**Exercise objective**: Repeat all of the data precisely.

**Records to process**:

#####

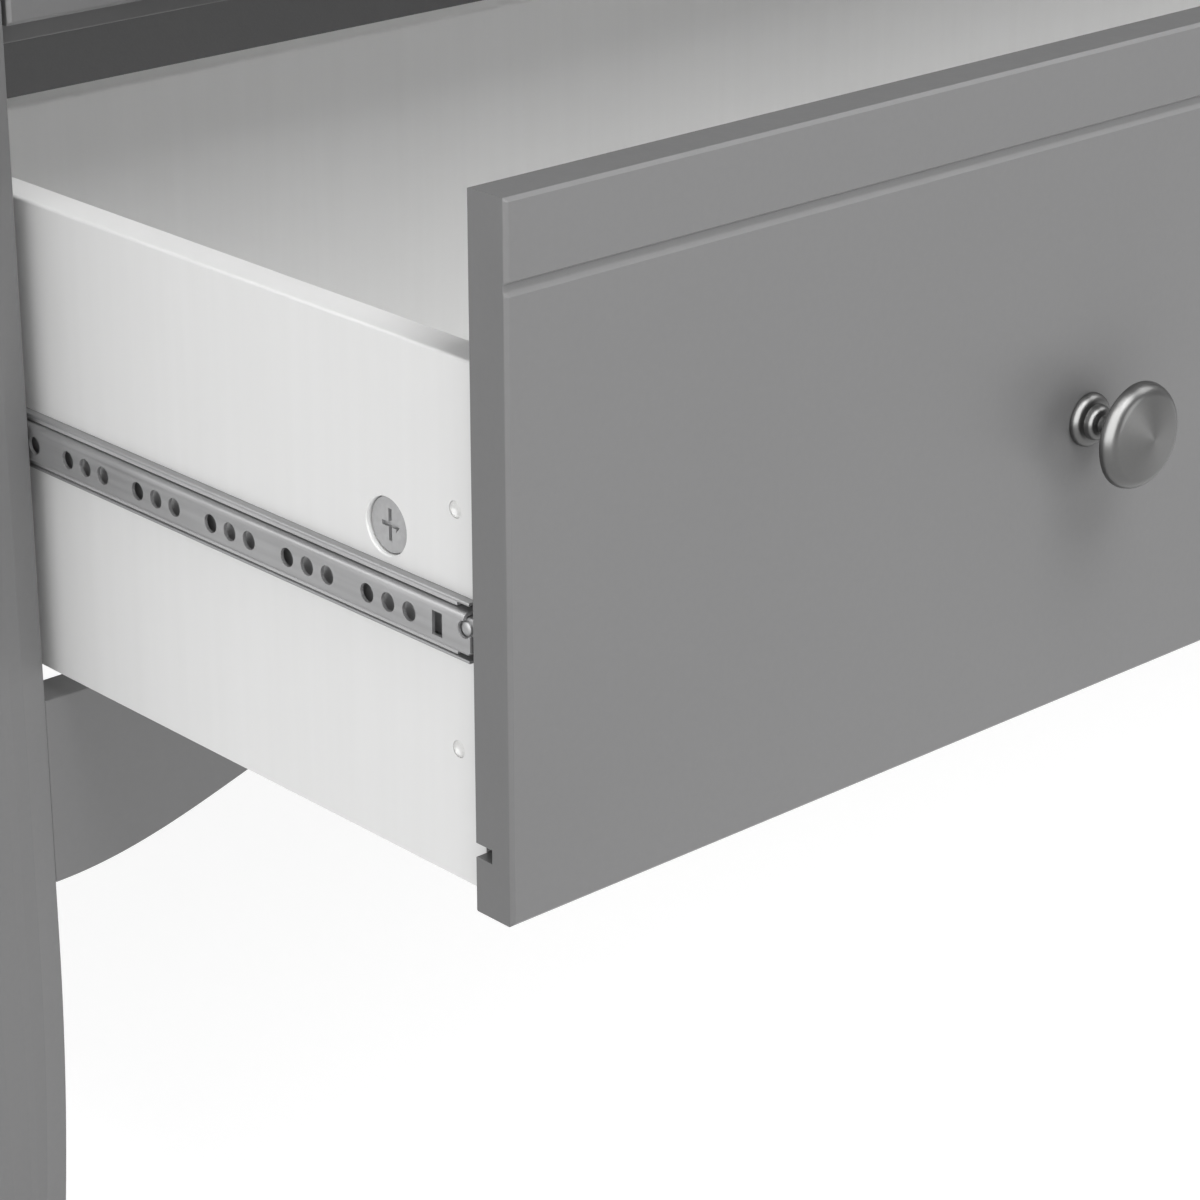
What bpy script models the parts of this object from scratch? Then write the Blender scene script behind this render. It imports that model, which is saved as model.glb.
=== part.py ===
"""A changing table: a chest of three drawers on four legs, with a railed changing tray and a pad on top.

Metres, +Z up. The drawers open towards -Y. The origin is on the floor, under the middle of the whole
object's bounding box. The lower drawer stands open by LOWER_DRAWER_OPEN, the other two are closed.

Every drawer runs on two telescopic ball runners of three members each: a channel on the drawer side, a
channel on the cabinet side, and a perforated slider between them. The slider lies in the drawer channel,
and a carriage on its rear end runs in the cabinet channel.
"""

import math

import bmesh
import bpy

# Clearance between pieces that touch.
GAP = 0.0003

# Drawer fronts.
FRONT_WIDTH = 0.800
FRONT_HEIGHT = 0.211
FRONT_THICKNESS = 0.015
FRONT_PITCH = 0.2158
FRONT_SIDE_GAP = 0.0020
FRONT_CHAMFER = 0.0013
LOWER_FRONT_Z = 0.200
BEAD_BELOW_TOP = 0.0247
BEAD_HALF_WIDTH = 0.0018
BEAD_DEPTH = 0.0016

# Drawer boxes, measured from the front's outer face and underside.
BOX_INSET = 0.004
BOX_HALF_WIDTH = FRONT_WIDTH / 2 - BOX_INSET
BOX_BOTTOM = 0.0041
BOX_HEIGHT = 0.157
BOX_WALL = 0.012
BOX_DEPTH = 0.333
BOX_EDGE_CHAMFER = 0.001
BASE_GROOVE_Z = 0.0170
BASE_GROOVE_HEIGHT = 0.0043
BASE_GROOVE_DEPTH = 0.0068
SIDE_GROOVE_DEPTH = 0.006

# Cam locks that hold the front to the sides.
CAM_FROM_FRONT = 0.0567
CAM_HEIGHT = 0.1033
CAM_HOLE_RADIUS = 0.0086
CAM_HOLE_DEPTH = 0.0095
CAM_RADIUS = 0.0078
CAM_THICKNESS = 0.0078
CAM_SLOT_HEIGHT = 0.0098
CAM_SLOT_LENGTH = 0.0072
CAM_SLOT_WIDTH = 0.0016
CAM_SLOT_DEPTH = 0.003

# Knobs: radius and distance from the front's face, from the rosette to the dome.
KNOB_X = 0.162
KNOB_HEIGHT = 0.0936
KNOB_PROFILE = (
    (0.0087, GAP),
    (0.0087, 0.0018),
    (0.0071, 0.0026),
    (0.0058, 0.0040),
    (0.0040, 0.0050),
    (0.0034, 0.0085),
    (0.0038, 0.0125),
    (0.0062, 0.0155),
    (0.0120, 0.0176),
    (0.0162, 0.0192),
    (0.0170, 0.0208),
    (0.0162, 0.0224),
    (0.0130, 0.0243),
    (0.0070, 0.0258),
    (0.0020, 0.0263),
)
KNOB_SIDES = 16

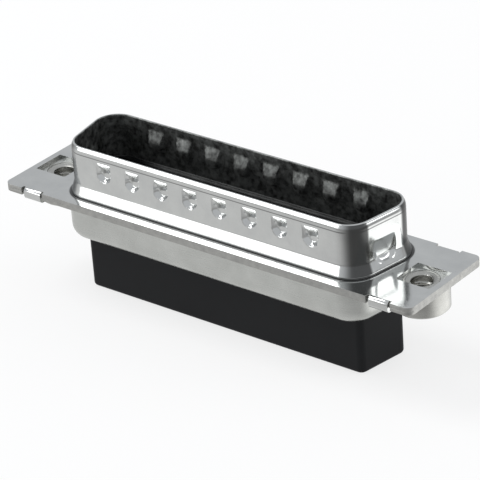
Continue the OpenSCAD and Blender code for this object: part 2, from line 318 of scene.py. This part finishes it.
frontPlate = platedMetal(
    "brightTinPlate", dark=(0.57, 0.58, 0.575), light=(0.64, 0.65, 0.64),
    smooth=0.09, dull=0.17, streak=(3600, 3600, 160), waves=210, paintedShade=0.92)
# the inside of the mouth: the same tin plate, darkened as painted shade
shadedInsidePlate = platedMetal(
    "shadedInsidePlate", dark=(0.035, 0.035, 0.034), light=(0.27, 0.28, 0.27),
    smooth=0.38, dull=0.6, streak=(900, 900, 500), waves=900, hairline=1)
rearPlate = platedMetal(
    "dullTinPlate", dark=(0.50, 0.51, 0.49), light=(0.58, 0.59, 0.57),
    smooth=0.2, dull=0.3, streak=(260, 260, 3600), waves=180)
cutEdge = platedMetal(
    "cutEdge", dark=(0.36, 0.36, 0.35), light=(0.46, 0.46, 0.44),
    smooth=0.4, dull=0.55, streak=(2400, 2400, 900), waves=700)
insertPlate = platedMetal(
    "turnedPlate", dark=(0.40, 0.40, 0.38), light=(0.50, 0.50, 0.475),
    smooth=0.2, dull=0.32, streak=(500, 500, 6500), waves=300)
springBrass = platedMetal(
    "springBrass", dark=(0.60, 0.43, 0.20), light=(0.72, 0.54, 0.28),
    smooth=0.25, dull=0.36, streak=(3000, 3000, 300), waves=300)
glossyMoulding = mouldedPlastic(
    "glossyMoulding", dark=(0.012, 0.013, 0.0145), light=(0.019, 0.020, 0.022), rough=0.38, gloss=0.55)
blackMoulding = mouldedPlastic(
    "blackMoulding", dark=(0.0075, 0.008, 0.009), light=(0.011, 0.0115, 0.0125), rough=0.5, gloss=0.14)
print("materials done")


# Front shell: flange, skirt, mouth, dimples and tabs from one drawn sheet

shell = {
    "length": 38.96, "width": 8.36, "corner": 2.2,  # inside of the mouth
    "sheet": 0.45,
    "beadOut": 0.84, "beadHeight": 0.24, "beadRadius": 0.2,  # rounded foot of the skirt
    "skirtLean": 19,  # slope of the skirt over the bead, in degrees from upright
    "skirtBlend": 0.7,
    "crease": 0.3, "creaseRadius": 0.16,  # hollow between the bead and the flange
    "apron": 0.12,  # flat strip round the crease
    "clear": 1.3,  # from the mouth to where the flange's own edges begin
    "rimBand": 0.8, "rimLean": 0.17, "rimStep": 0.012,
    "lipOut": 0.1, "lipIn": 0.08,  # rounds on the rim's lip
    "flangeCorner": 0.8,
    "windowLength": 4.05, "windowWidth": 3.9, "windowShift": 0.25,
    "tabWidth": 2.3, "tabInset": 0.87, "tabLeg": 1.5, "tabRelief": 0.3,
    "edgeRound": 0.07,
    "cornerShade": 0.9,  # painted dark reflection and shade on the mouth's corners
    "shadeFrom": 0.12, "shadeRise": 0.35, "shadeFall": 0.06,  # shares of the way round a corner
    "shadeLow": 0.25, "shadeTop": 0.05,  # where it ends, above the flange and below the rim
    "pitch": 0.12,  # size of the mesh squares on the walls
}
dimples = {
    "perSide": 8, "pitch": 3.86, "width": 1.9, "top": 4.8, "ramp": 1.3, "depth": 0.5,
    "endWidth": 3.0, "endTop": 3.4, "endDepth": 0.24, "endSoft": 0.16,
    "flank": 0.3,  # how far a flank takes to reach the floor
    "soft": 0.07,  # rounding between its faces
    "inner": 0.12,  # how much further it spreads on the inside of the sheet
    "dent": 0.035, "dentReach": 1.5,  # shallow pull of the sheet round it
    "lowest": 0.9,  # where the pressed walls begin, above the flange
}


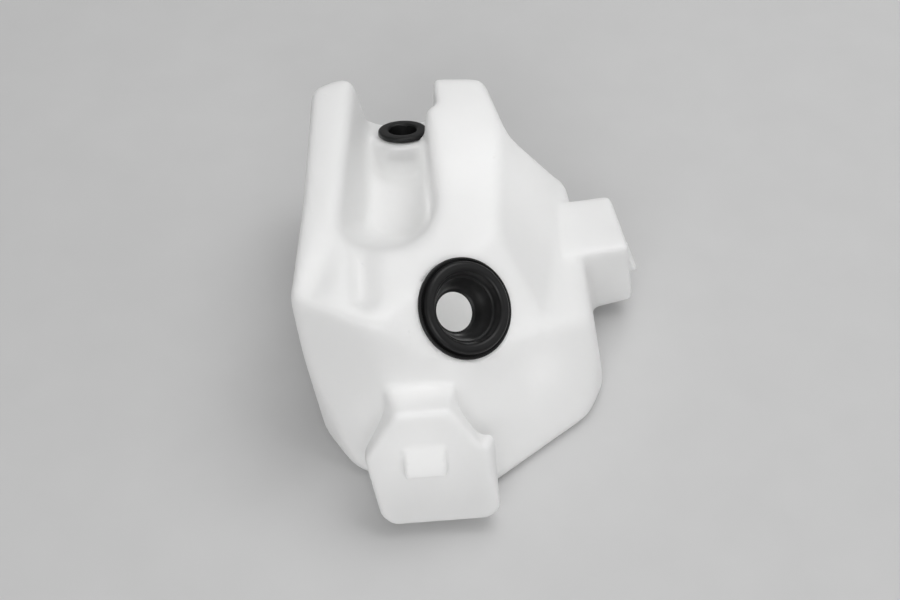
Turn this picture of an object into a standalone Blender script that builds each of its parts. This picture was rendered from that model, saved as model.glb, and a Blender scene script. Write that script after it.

#####

**Answer in full**:
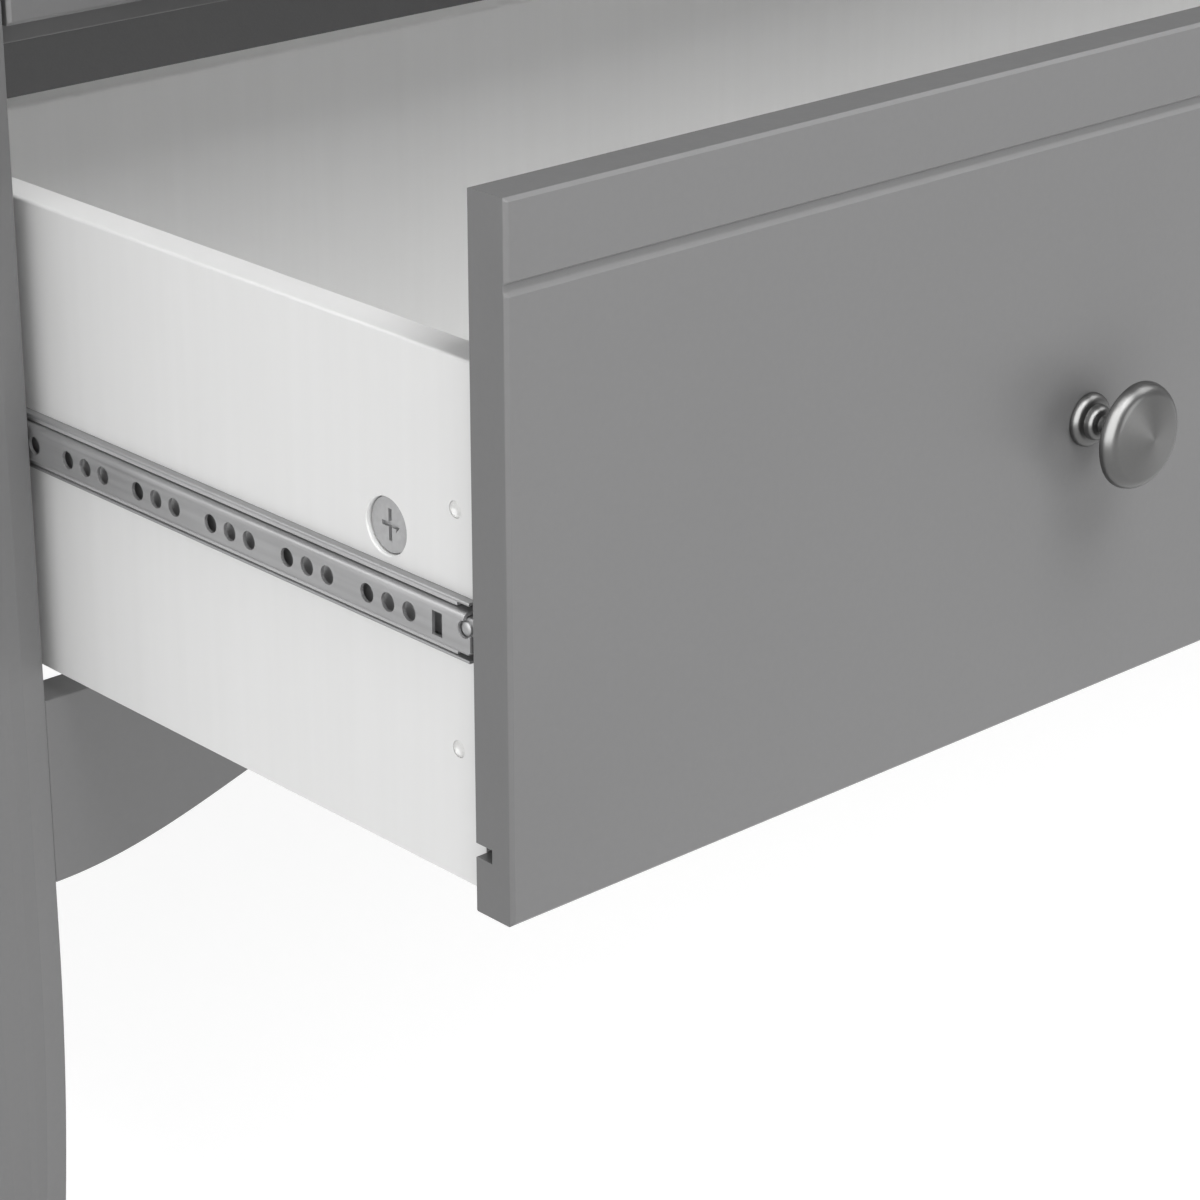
What bpy script models the parts of this object from scratch? Then write the Blender scene script behind this render. It imports that model, which is saved as model.glb.
=== part.py ===
"""A changing table: a chest of three drawers on four legs, with a railed changing tray and a pad on top.

Metres, +Z up. The drawers open towards -Y. The origin is on the floor, under the middle of the whole
object's bounding box. The lower drawer stands open by LOWER_DRAWER_OPEN, the other two are closed.

Every drawer runs on two telescopic ball runners of three members each: a channel on the drawer side, a
channel on the cabinet side, and a perforated slider between them. The slider lies in the drawer channel,
and a carriage on its rear end runs in the cabinet channel.
"""

import math

import bmesh
import bpy

# Clearance between pieces that touch.
GAP = 0.0003

# Drawer fronts.
FRONT_WIDTH = 0.800
FRONT_HEIGHT = 0.211
FRONT_THICKNESS = 0.015
FRONT_PITCH = 0.2158
FRONT_SIDE_GAP = 0.0020
FRONT_CHAMFER = 0.0013
LOWER_FRONT_Z = 0.200
BEAD_BELOW_TOP = 0.0247
BEAD_HALF_WIDTH = 0.0018
BEAD_DEPTH = 0.0016

# Drawer boxes, measured from the front's outer face and underside.
BOX_INSET = 0.004
BOX_HALF_WIDTH = FRONT_WIDTH / 2 - BOX_INSET
BOX_BOTTOM = 0.0041
BOX_HEIGHT = 0.157
BOX_WALL = 0.012
BOX_DEPTH = 0.333
BOX_EDGE_CHAMFER = 0.001
BASE_GROOVE_Z = 0.0170
BASE_GROOVE_HEIGHT = 0.0043
BASE_GROOVE_DEPTH = 0.0068
SIDE_GROOVE_DEPTH = 0.006

# Cam locks that hold the front to the sides.
CAM_FROM_FRONT = 0.0567
CAM_HEIGHT = 0.1033
CAM_HOLE_RADIUS = 0.0086
CAM_HOLE_DEPTH = 0.0095
CAM_RADIUS = 0.0078
CAM_THICKNESS = 0.0078
CAM_SLOT_HEIGHT = 0.0098
CAM_SLOT_LENGTH = 0.0072
CAM_SLOT_WIDTH = 0.0016
CAM_SLOT_DEPTH = 0.003

# Knobs: radius and distance from the front's face, from the rosette to the dome.
KNOB_X = 0.162
KNOB_HEIGHT = 0.0936
KNOB_PROFILE = (
    (0.0087, GAP),
    (0.0087, 0.0018),
    (0.0071, 0.0026),
    (0.0058, 0.0040),
    (0.0040, 0.0050),
    (0.0034, 0.0085),
    (0.0038, 0.0125),
    (0.0062, 0.0155),
    (0.0120, 0.0176),
    (0.0162, 0.0192),
    (0.0170, 0.0208),
    (0.0162, 0.0224),
    (0.0130, 0.0243),
    (0.0070, 0.0258),
    (0.0020, 0.0263),
)
KNOB_SIDES = 16

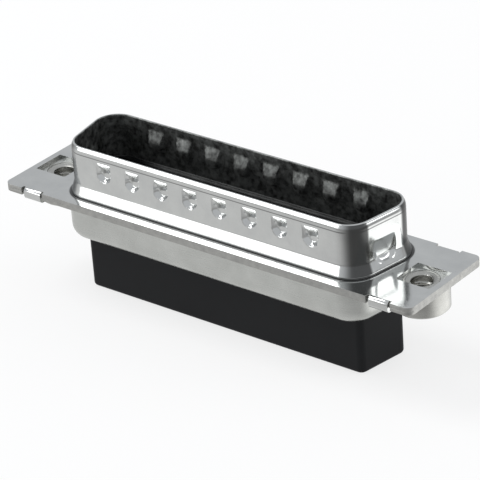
Continue the OpenSCAD and Blender code for this object: part 2, from line 318 of scene.py. This part finishes it.
frontPlate = platedMetal(
    "brightTinPlate", dark=(0.57, 0.58, 0.575), light=(0.64, 0.65, 0.64),
    smooth=0.09, dull=0.17, streak=(3600, 3600, 160), waves=210, paintedShade=0.92)
# the inside of the mouth: the same tin plate, darkened as painted shade
shadedInsidePlate = platedMetal(
    "shadedInsidePlate", dark=(0.035, 0.035, 0.034), light=(0.27, 0.28, 0.27),
    smooth=0.38, dull=0.6, streak=(900, 900, 500), waves=900, hairline=1)
rearPlate = platedMetal(
    "dullTinPlate", dark=(0.50, 0.51, 0.49), light=(0.58, 0.59, 0.57),
    smooth=0.2, dull=0.3, streak=(260, 260, 3600), waves=180)
cutEdge = platedMetal(
    "cutEdge", dark=(0.36, 0.36, 0.35), light=(0.46, 0.46, 0.44),
    smooth=0.4, dull=0.55, streak=(2400, 2400, 900), waves=700)
insertPlate = platedMetal(
    "turnedPlate", dark=(0.40, 0.40, 0.38), light=(0.50, 0.50, 0.475),
    smooth=0.2, dull=0.32, streak=(500, 500, 6500), waves=300)
springBrass = platedMetal(
    "springBrass", dark=(0.60, 0.43, 0.20), light=(0.72, 0.54, 0.28),
    smooth=0.25, dull=0.36, streak=(3000, 3000, 300), waves=300)
glossyMoulding = mouldedPlastic(
    "glossyMoulding", dark=(0.012, 0.013, 0.0145), light=(0.019, 0.020, 0.022), rough=0.38, gloss=0.55)
blackMoulding = mouldedPlastic(
    "blackMoulding", dark=(0.0075, 0.008, 0.009), light=(0.011, 0.0115, 0.0125), rough=0.5, gloss=0.14)
print("materials done")


# Front shell: flange, skirt, mouth, dimples and tabs from one drawn sheet

shell = {
    "length": 38.96, "width": 8.36, "corner": 2.2,  # inside of the mouth
    "sheet": 0.45,
    "beadOut": 0.84, "beadHeight": 0.24, "beadRadius": 0.2,  # rounded foot of the skirt
    "skirtLean": 19,  # slope of the skirt over the bead, in degrees from upright
    "skirtBlend": 0.7,
    "crease": 0.3, "creaseRadius": 0.16,  # hollow between the bead and the flange
    "apron": 0.12,  # flat strip round the crease
    "clear": 1.3,  # from the mouth to where the flange's own edges begin
    "rimBand": 0.8, "rimLean": 0.17, "rimStep": 0.012,
    "lipOut": 0.1, "lipIn": 0.08,  # rounds on the rim's lip
    "flangeCorner": 0.8,
    "windowLength": 4.05, "windowWidth": 3.9, "windowShift": 0.25,
    "tabWidth": 2.3, "tabInset": 0.87, "tabLeg": 1.5, "tabRelief": 0.3,
    "edgeRound": 0.07,
    "cornerShade": 0.9,  # painted dark reflection and shade on the mouth's corners
    "shadeFrom": 0.12, "shadeRise": 0.35, "shadeFall": 0.06,  # shares of the way round a corner
    "shadeLow": 0.25, "shadeTop": 0.05,  # where it ends, above the flange and below the rim
    "pitch": 0.12,  # size of the mesh squares on the walls
}
dimples = {
    "perSide": 8, "pitch": 3.86, "width": 1.9, "top": 4.8, "ramp": 1.3, "depth": 0.5,
    "endWidth": 3.0, "endTop": 3.4, "endDepth": 0.24, "endSoft": 0.16,
    "flank": 0.3,  # how far a flank takes to reach the floor
    "soft": 0.07,  # rounding between its faces
    "inner": 0.12,  # how much further it spreads on the inside of the sheet
    "dent": 0.035, "dentReach": 1.5,  # shallow pull of the sheet round it
    "lowest": 0.9,  # where the pressed walls begin, above the flange
}


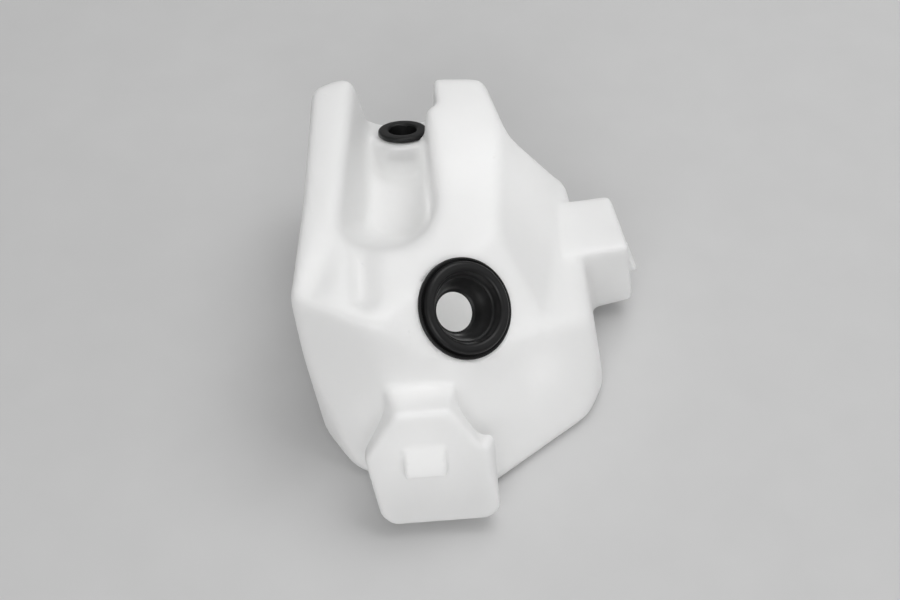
Turn this picture of an object into a standalone Blender script that builds each of its parts. This picture was rendered from that model, saved as model.glb, and a Blender scene script. Write that script after it.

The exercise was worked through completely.